Keyboard rock legend Keith Emerson mostly regards himself as musically “self-taught.”
“From 8 to 12 years old, I had private piano tutelage from the local teachers here in Sussex,” Emerson told Stepping Out in a recent phone interview from England. “They gave me the basic rudiments of music — like where to find the middle C.” One of the first records he bought and listened to, he recalled, was jazz and classical musician Dave Brubeck’s “Take Five.”
Emerson, best known as keyboardist with the iconic rock group “Emerson, Lake & Palmer,” a group that sold 40 million albums, is one of the most influential musicians in the progressive rock movement, combining rock ‘n’ roll with a other styles of music, including classical and jazz. He’s hailed as “ modern wizard” of electronic and acoustic keyboards.

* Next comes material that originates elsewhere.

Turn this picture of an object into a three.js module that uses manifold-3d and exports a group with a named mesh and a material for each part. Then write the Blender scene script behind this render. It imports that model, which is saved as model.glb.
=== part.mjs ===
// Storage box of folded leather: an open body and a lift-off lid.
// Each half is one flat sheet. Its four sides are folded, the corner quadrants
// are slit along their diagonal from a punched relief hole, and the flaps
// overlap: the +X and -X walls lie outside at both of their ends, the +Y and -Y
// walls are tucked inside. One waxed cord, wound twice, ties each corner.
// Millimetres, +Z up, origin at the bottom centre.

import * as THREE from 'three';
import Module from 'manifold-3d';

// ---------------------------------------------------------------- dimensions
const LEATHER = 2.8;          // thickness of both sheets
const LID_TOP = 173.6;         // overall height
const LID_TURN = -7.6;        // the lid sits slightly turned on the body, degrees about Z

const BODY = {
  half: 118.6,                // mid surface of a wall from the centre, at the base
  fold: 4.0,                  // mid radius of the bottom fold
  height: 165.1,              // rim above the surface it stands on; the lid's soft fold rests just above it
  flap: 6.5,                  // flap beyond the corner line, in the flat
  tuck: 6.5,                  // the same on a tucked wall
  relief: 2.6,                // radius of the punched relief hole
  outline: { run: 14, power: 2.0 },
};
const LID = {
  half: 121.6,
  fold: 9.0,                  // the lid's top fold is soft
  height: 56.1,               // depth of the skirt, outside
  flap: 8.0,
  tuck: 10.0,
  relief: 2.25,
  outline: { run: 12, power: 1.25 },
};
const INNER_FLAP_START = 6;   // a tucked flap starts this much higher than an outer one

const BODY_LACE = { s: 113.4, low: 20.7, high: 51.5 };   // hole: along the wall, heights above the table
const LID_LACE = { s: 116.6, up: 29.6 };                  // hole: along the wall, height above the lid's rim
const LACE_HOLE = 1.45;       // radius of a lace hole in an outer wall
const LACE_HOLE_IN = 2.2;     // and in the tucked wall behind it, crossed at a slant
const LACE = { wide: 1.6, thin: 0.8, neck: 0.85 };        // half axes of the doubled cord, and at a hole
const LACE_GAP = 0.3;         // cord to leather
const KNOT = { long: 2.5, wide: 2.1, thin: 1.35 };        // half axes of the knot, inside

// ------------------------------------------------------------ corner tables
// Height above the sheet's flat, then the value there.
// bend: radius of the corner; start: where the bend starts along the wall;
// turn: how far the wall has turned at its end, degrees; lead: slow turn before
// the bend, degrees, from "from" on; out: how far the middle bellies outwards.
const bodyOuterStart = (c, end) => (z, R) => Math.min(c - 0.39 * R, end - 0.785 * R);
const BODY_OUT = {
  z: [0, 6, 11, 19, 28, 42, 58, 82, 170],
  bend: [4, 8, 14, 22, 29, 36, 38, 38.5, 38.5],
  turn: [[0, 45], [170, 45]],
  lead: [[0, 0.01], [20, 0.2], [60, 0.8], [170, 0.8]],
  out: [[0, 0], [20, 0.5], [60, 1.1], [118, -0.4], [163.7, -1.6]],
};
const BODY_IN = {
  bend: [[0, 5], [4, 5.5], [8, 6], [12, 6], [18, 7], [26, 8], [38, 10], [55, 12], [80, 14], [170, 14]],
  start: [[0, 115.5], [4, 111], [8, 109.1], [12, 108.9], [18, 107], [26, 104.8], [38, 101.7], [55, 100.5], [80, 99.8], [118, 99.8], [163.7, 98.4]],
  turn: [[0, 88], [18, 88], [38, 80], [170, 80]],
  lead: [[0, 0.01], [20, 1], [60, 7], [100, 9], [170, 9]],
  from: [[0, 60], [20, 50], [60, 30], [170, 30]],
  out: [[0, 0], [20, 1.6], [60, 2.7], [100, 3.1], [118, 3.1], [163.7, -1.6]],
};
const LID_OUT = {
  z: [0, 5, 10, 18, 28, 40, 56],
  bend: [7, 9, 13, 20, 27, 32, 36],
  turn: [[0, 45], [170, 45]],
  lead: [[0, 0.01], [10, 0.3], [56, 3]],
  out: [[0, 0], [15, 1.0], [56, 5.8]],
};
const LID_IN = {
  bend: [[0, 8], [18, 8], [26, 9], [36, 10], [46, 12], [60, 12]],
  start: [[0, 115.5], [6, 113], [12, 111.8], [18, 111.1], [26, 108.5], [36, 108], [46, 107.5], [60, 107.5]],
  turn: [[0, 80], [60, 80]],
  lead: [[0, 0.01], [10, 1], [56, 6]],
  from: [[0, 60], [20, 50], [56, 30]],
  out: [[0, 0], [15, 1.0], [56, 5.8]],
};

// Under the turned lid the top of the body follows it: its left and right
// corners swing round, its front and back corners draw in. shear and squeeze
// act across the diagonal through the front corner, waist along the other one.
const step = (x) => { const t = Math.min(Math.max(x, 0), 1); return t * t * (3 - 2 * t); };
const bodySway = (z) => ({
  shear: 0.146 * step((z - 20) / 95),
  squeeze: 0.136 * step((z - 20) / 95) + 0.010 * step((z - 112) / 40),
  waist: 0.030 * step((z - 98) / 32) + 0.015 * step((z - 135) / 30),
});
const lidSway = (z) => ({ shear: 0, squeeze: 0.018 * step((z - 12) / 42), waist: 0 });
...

Born on Nov. 2, 1944 in Lancashire, England, Emerson became a piano sensation by the time he was 14. He performed with the “V.I.P.’s” “Gary Farr and the T-Bones,” and when in his 20s formed “The Nice,” playing a unique blend of classical, blues, jazz and rock. He adopted the Hammond organ as his instrument of choice during this time, and soon became famous for his over-the-top onstage performances. Emerson experimented with and mastered one of the first modular Moog synthesizers.

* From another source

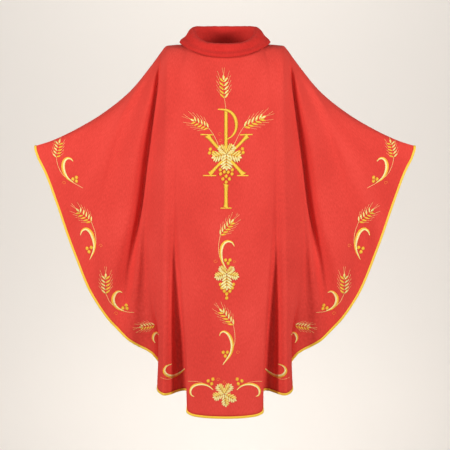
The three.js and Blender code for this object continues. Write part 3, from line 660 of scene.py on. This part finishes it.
collar = grid_object("rolled_collar", collar_grid(), deep_scarlet, flip=False, closed=True)
thicken(collar, COLLAR_THICKNESS)
finish_piece(collar, "collar_cloth", "collar_fall", "collar_stand", "collar_interfacing")
collar_area = mesh_area(np.concatenate([collar_grid(), collar_grid()[:1]]))
print(f"collar area {collar_area:.3f}")

# %% [markdown]
# ## Embroidery
# Every motif is laid in thread, stitch by stitch: satin stitches side by side across the letters,
# the grains, the grapes and the crescents, slanting stitches on both sides of each leaf vein, and
# small running stitches for stalks, awns and curls. A motif is first drawn flat, in millimetres
# across and up, as a list of stitches with a start, an end, a tone, a thickness and a lift.

# %% Paths for the thread
def thread_path(points, spacing):
    control = np.array(points, dtype=float)[:, None, :]
    dense = spline(control, [14] * (len(points) - 1))[:, 0]
    lengths = np.concatenate([[0], np.cumsum(np.linalg.norm(np.diff(dense, axis=0), axis=1))])
    stations = np.linspace(0, lengths[-1], max(3, round(lengths[-1] / spacing) + 1))
    places = np.stack([np.interp(stations, lengths, dense[:, k]) for k in range(2)], axis=1)
    headings = np.gradient(places, axis=0)
    headings /= np.linalg.norm(headings, axis=1, keepdims=True)
    return places, headings, stations / lengths[-1]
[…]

In 1970, “The Nice” broke up, and Emerson formed “Emerson, Lake & Palmer” with bassist/vocalist Greg Lake and drummer Carl Palmer. They achieved instant fame with their debut at the Isle Of Wight Festival in 1970 and with their first single “Lucky Man” from their debut album “Emerson, Lake & Palmer.” The group went on to release six platinum albums in the next seven years. They disbanded in 1979, but later collaborations followed.
Emerson went on to produce a solo album, write several film scores, and penned his autobiography, “Pictures of an Exhibitionist” in 2003. He toured in the United States, the UK, Europe and Japan in the early to mid 2000s with his self-titled “Keith Emerson Band.”